▸ **Exercise aim**
Repeat the whole of the data, keeping every detail the same.

▸ **Dataset extract**
Start

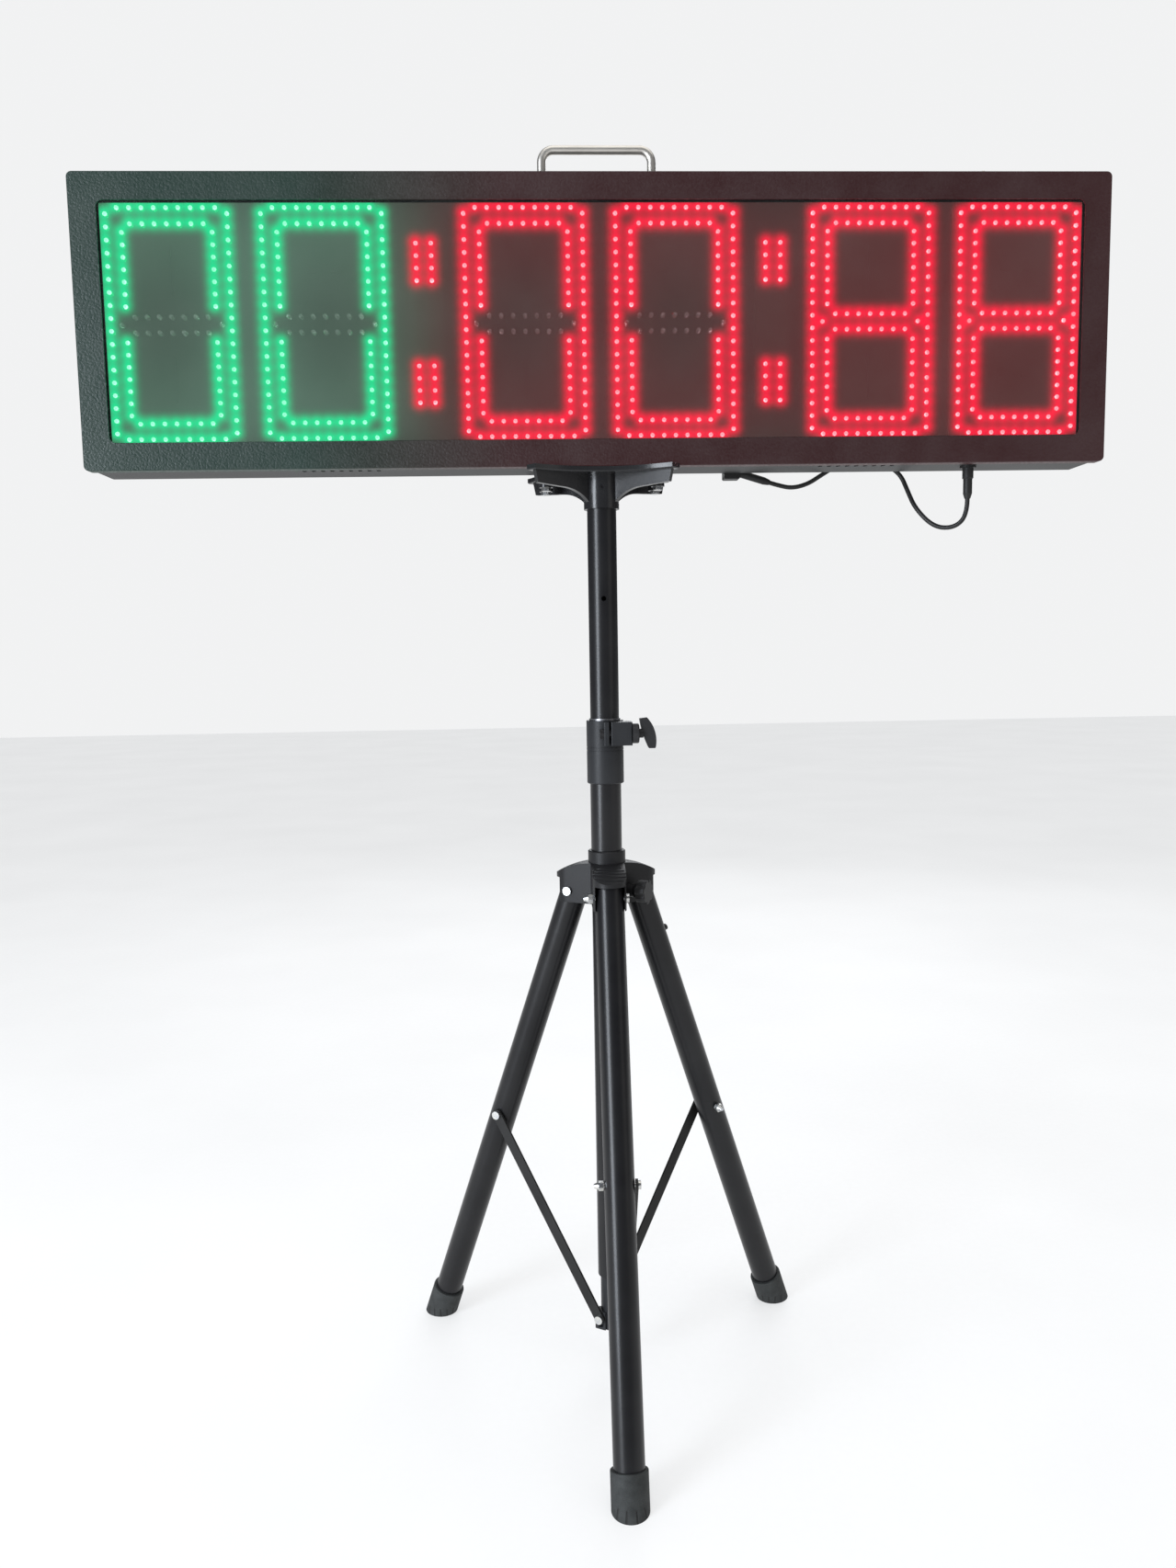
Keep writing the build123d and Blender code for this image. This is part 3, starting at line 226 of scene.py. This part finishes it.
halo_spread = 0.0052
cloud_spread = 0.045
# Every layer is painted light: halos and clouds of diode glow, and a flat painted grey glow over
# the whole window.
layers = [
    (np.clip(0.95 * glow(green_places, halo_spread), 0, 0.92), (0.01, 1.45, 0.55)),
    (np.clip(0.95 * glow(red_places, halo_spread), 0, 0.92), (2.00, 0.015, 0.09)),
    (np.clip(0.016 * glow(green_places, cloud_spread), 0, 0.5), (0.30, 0.62, 0.44)),
    (np.clip(0.013 * glow(red_places, cloud_spread), 0, 0.5), (0.42, 0.04, 0.05)),
    (np.full(len(spots), 0.35), (0.13, 0.13, 0.115)),
]
light = np.zeros((len(spots), 3))
through = np.ones(len(spots))
for cover, colour in layers:
    light += (through * cover)[:, None] * np.array(colour)
    through *= 1 - cover
veil = np.ones((len(spots), 4))
veil[:, :3] = light / (1 - through)[:, None]
veil[:, 3] = 1 - through
painted_glow_colour = haze_mesh.color_attributes.new("haze", "FLOAT_COLOR", "POINT")
painted_glow_colour.data.foreach_set("color", veil.ravel())
painted_window_glow = bpy.data.objects.new("painted_window_glow", haze_mesh)
bpy.context.collection.objects.link(painted_window_glow)
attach(painted_window_glow, "head")
print("haze sheet faces:", len(haze_mesh.polygons))

# %% [markdown]
# ## Finishes
# Every surface gets a finish made of nodes that read Object coordinates, so the grain
# keeps its real size whatever the piece. The same recipe serves most of them: slow
# clouds change the colour a little, a fine grain changes the gloss, and the same grain
# lifts the surface in a bump. The numbers are what tells powder paint from rubber.


# %% Finish helpers
def new_finish(name):
    finish = bpy.data.materials.new(name)
    finish.use_nodes = True
    tree = finish.node_tree
    return finish, tree, tree.nodes["Principled BSDF"]


def noise(tree, coords, size, detail):
    """Noise whose features are about size metres across."""
    texture = tree.nodes.new("ShaderNodeTexNoise")
    texture.inputs["Scale"].default_value = 1.0 / size
    texture.inputs["Detail"].default_value = detail
    tree.links.new(coords.outputs["Object"], texture.inputs["Vector"])
    return texture.outputs["Fac"]


def between(tree, factor, low, high, start=0.3, end=0.7):
    """A value that goes from low to high as factor goes from start to end."""
    ramp = tree.nodes.new("ShaderNodeMapRange")
    ramp.inputs["From Min"].default_value = start
    ramp.inputs["From Max"].default_value = end
    ramp.inputs["To Min"].default_value = low
    ramp.inputs["To Max"].default_value = high
    tree.links.new(factor, ramp.inputs["Value"])
    return ramp.outputs["Result"]


def blend_colours(tree, factor, first, second):
    mix = tree.nodes.new("ShaderNodeMix")
    mix.data_type = "RGBA"
    first_in, second_in = (s for s in mix.inputs if s.name in "AB" and s.type == "RGBA")
    for socket, value in ((first_in, first), (second_in, second)):
        if isinstance(value, tuple):
            socket.default_value = (*value, 1.0)
        else:
            tree.links.new(value, socket)
    tree.links.new(factor, mix.inputs["Factor"])
    return next(s for s in mix.outputs if s.type == "RGBA")


def raise_surface(tree, shader, height, depth, strength=0.6):
    bump = tree.nodes.new("ShaderNodeBump")
    bump.inputs["Distance"].default_value = depth
    bump.inputs["Strength"].default_value = strength
    tree.links.new(height, bump.inputs["Height"])
    tree.links.new(bump.outputs["Normal"], shader.inputs["Normal"])


def surface(name, dark, light, gloss, grain, depth, metal=0.0, coat=0.0, cloud=0.08):
    """The common recipe: clouded colour, grained gloss and a bump."""
    finish, tree, shader = new_finish(name)
    coords = tree.nodes.new("ShaderNodeTexCoord")
    clouds = noise(tree, coords, cloud, 4.0)
    fine = noise(tree, coords, grain, 2.0)
    tree.links.new(blend_colours(tree, between(tree, clouds, 0.0, 1.0), dark, light),
                   shader.inputs["Base Color"])
    tree.links.new(between(tree, fine, gloss[0], gloss[1]), shader.inputs["Roughness"])
    raise_surface(tree, shader, fine, depth)
    shader.inputs["Metallic"].default_value = metal
    shader.inputs["Specular IOR Level"].default_value = 0.5 if metal else 0.22
    shader.inputs["Coat Weight"].default_value = coat
    shader.inputs["Coat Roughness"].default_value = 0.16
    return finish


def wear(nodes_named, finish):
    for node in nodes_named:
        nodes[node].data.materials.clear()
        nodes[node].data.materials.append(finish)


# %% [markdown]
# Painted steel: the bezel has a coarse black powder coat, the case behind it a finer
# charcoal one. Powder paint is pebbled, and on the bezel its grain is over two
# millimetres across. The bezel also carries a painted glow of the diodes' light, green
# at one end and red at the other.

# %% Painted case
bezel_paint_and_glow = surface("powder_black_and_glow", (0.007, 0.008, 0.008), (0.015, 0.016, 0.016),
                      (0.34, 0.55), 0.0026, 0.0010, cloud=0.05)
case_paint = surface("case_paint", (0.030, 0.031, 0.031), (0.046, 0.047, 0.047),
                     (0.42, 0.60), 0.0009, 0.00007, cloud=0.12)
bezel_tree = bezel_paint_and_glow.node_tree
bezel_shader = bezel_tree.nodes["Principled BSDF"]
bezel_coords = bezel_tree.nodes.new("ShaderNodeTexCoord")
bezel_split = bezel_tree.nodes.new("ShaderNodeSeparateXYZ")
bezel_tree.links.new(bezel_coords.outputs["Object"], bezel_split.inputs["Vector"])
# Painted glow: the bezel's emission stands for diode light falling on it, green by the green
# digits and red by the red ones.
painted_glow_middle = (green_places[:, 0].max() + red_places[:, 0].min()) / 2
painted_glow_reach = 0.12
across = between(bezel_tree, bezel_split.outputs["X"], 0.0, 1.0,
                 painted_glow_middle - painted_glow_reach, painted_glow_middle + painted_glow_reach)
bezel_tree.links.new(blend_colours(bezel_tree, across, (0.0, 0.022, 0.013), (0.026, 0.0, 0.001)),
                     bezel_shader.inputs["Emission Color"])
bezel_shader.inputs["Emission Strength"].default_value = 1.0
bezel_shader.inputs["Specular IOR Level"].default_value = 0.35
bezel_paint_and_glow.cycles.emission_sampling = "NONE"
wear(["front_bezel"], bezel_paint_and_glow)
wear(["rear_case", "back_cover"], case_paint)
wear(["mounting_plate"], surface("plate_paint", (0.010, 0.010, 0.010), (0.020, 0.020, 0.020),
                                 (0.5, 0.7), 0.001, 0.00005))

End

▸ **Answer below**
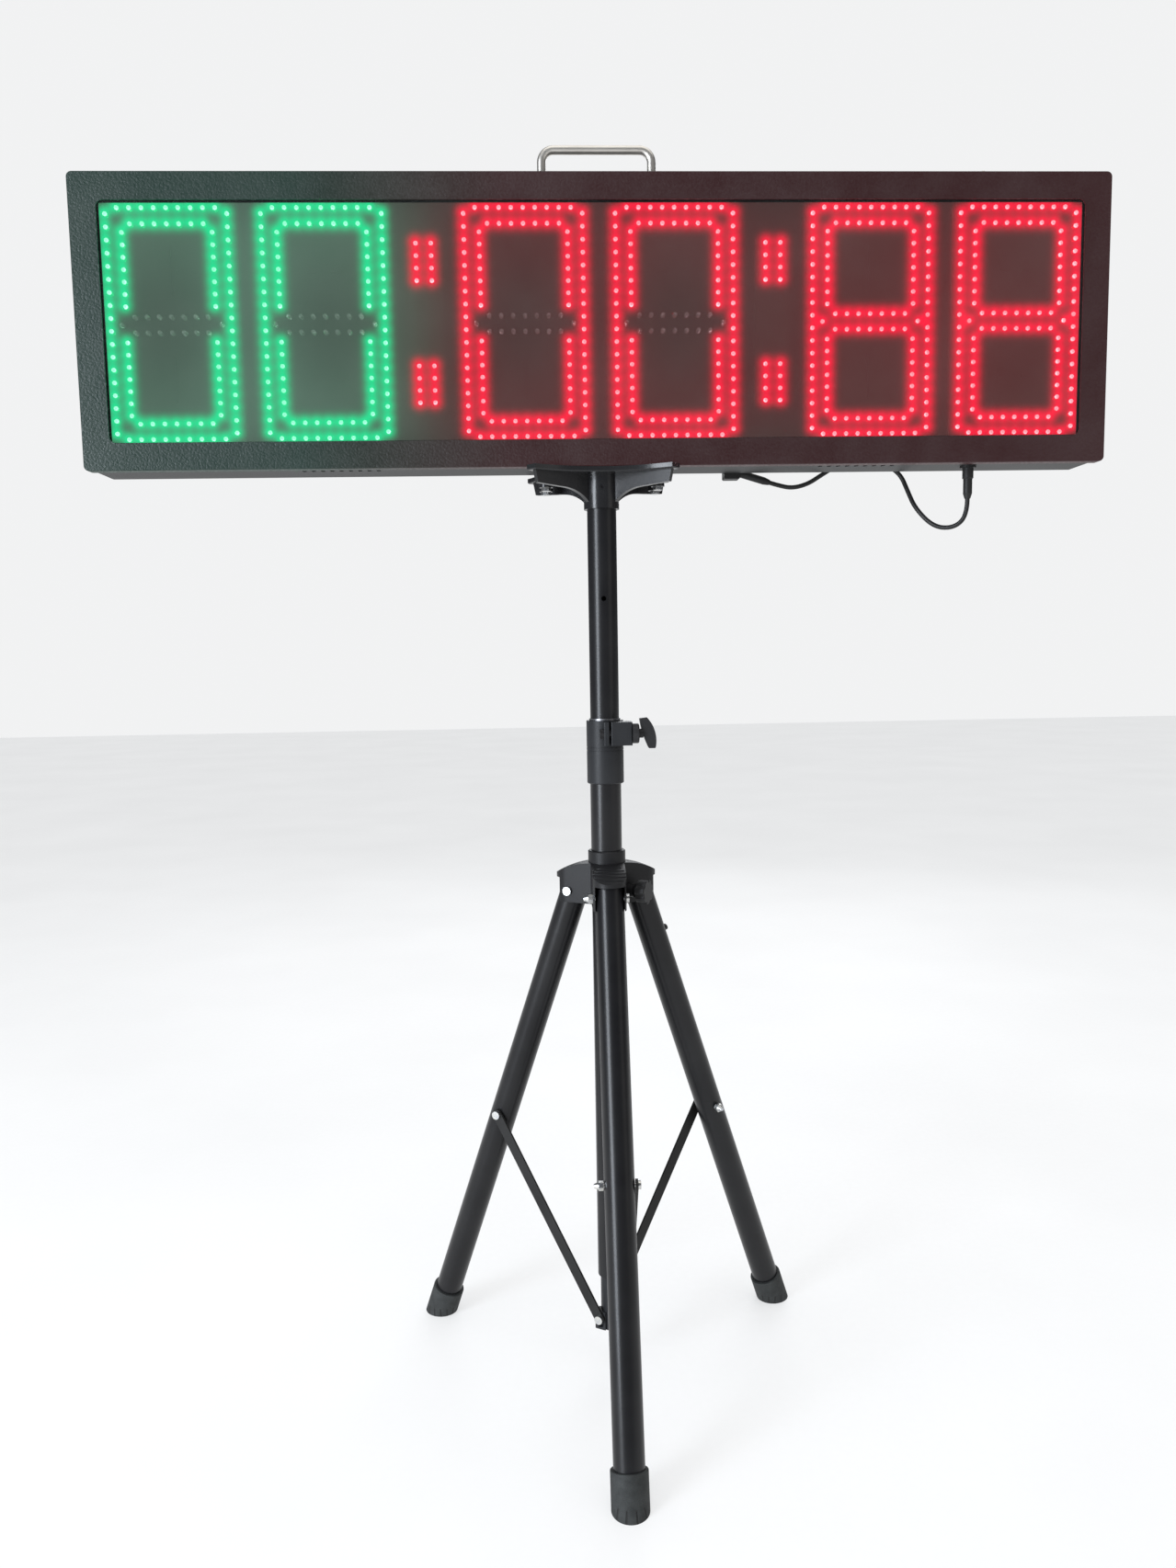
Keep writing the build123d and Blender code for this image. This is part 3, starting at line 226 of scene.py. This part finishes it.
halo_spread = 0.0052
cloud_spread = 0.045
# Every layer is painted light: halos and clouds of diode glow, and a flat painted grey glow over
# the whole window.
layers = [
    (np.clip(0.95 * glow(green_places, halo_spread), 0, 0.92), (0.01, 1.45, 0.55)),
    (np.clip(0.95 * glow(red_places, halo_spread), 0, 0.92), (2.00, 0.015, 0.09)),
    (np.clip(0.016 * glow(green_places, cloud_spread), 0, 0.5), (0.30, 0.62, 0.44)),
    (np.clip(0.013 * glow(red_places, cloud_spread), 0, 0.5), (0.42, 0.04, 0.05)),
    (np.full(len(spots), 0.35), (0.13, 0.13, 0.115)),
]
light = np.zeros((len(spots), 3))
through = np.ones(len(spots))
for cover, colour in layers:
    light += (through * cover)[:, None] * np.array(colour)
    through *= 1 - cover
veil = np.ones((len(spots), 4))
veil[:, :3] = light / (1 - through)[:, None]
veil[:, 3] = 1 - through
painted_glow_colour = haze_mesh.color_attributes.new("haze", "FLOAT_COLOR", "POINT")
painted_glow_colour.data.foreach_set("color", veil.ravel())
painted_window_glow = bpy.data.objects.new("painted_window_glow", haze_mesh)
bpy.context.collection.objects.link(painted_window_glow)
attach(painted_window_glow, "head")
print("haze sheet faces:", len(haze_mesh.polygons))

# %% [markdown]
# ## Finishes
# Every surface gets a finish made of nodes that read Object coordinates, so the grain
# keeps its real size whatever the piece. The same recipe serves most of them: slow
# clouds change the colour a little, a fine grain changes the gloss, and the same grain
# lifts the surface in a bump. The numbers are what tells powder paint from rubber.


# %% Finish helpers
def new_finish(name):
    finish = bpy.data.materials.new(name)
    finish.use_nodes = True
    tree = finish.node_tree
    return finish, tree, tree.nodes["Principled BSDF"]


def noise(tree, coords, size, detail):
    """Noise whose features are about size metres across."""
    texture = tree.nodes.new("ShaderNodeTexNoise")
    texture.inputs["Scale"].default_value = 1.0 / size
    texture.inputs["Detail"].default_value = detail
    tree.links.new(coords.outputs["Object"], texture.inputs["Vector"])
    return texture.outputs["Fac"]


def between(tree, factor, low, high, start=0.3, end=0.7):
    """A value that goes from low to high as factor goes from start to end."""
    ramp = tree.nodes.new("ShaderNodeMapRange")
    ramp.inputs["From Min"].default_value = start
    ramp.inputs["From Max"].default_value = end
    ramp.inputs["To Min"].default_value = low
    ramp.inputs["To Max"].default_value = high
    tree.links.new(factor, ramp.inputs["Value"])
    return ramp.outputs["Result"]


def blend_colours(tree, factor, first, second):
    mix = tree.nodes.new("ShaderNodeMix")
    mix.data_type = "RGBA"
    first_in, second_in = (s for s in mix.inputs if s.name in "AB" and s.type == "RGBA")
    for socket, value in ((first_in, first), (second_in, second)):
        if isinstance(value, tuple):
            socket.default_value = (*value, 1.0)
        else:
            tree.links.new(value, socket)
    tree.links.new(factor, mix.inputs["Factor"])
    return next(s for s in mix.outputs if s.type == "RGBA")


def raise_surface(tree, shader, height, depth, strength=0.6):
    bump = tree.nodes.new("ShaderNodeBump")
    bump.inputs["Distance"].default_value = depth
    bump.inputs["Strength"].default_value = strength
    tree.links.new(height, bump.inputs["Height"])
    tree.links.new(bump.outputs["Normal"], shader.inputs["Normal"])


def surface(name, dark, light, gloss, grain, depth, metal=0.0, coat=0.0, cloud=0.08):
    """The common recipe: clouded colour, grained gloss and a bump."""
    finish, tree, shader = new_finish(name)
    coords = tree.nodes.new("ShaderNodeTexCoord")
    clouds = noise(tree, coords, cloud, 4.0)
    fine = noise(tree, coords, grain, 2.0)
    tree.links.new(blend_colours(tree, between(tree, clouds, 0.0, 1.0), dark, light),
                   shader.inputs["Base Color"])
    tree.links.new(between(tree, fine, gloss[0], gloss[1]), shader.inputs["Roughness"])
    raise_surface(tree, shader, fine, depth)
    shader.inputs["Metallic"].default_value = metal
    shader.inputs["Specular IOR Level"].default_value = 0.5 if metal else 0.22
    shader.inputs["Coat Weight"].default_value = coat
    shader.inputs["Coat Roughness"].default_value = 0.16
    return finish


def wear(nodes_named, finish):
    for node in nodes_named:
        nodes[node].data.materials.clear()
        nodes[node].data.materials.append(finish)


# %% [markdown]
# Painted steel: the bezel has a coarse black powder coat, the case behind it a finer
# charcoal one. Powder paint is pebbled, and on the bezel its grain is over two
# millimetres across. The bezel also carries a painted glow of the diodes' light, green
# at one end and red at the other.

# %% Painted case
bezel_paint_and_glow = surface("powder_black_and_glow", (0.007, 0.008, 0.008), (0.015, 0.016, 0.016),
                      (0.34, 0.55), 0.0026, 0.0010, cloud=0.05)
case_paint = surface("case_paint", (0.030, 0.031, 0.031), (0.046, 0.047, 0.047),
                     (0.42, 0.60), 0.0009, 0.00007, cloud=0.12)
bezel_tree = bezel_paint_and_glow.node_tree
bezel_shader = bezel_tree.nodes["Principled BSDF"]
bezel_coords = bezel_tree.nodes.new("ShaderNodeTexCoord")
bezel_split = bezel_tree.nodes.new("ShaderNodeSeparateXYZ")
bezel_tree.links.new(bezel_coords.outputs["Object"], bezel_split.inputs["Vector"])
# Painted glow: the bezel's emission stands for diode light falling on it, green by the green
# digits and red by the red ones.
painted_glow_middle = (green_places[:, 0].max() + red_places[:, 0].min()) / 2
painted_glow_reach = 0.12
across = between(bezel_tree, bezel_split.outputs["X"], 0.0, 1.0,
                 painted_glow_middle - painted_glow_reach, painted_glow_middle + painted_glow_reach)
bezel_tree.links.new(blend_colours(bezel_tree, across, (0.0, 0.022, 0.013), (0.026, 0.0, 0.001)),
                     bezel_shader.inputs["Emission Color"])
bezel_shader.inputs["Emission Strength"].default_value = 1.0
bezel_shader.inputs["Specular IOR Level"].default_value = 0.35
bezel_paint_and_glow.cycles.emission_sampling = "NONE"
wear(["front_bezel"], bezel_paint_and_glow)
wear(["rear_case", "back_cover"], case_paint)
wear(["mounting_plate"], surface("plate_paint", (0.010, 0.010, 0.010), (0.020, 0.020, 0.020),
                                 (0.5, 0.7), 0.001, 0.00005))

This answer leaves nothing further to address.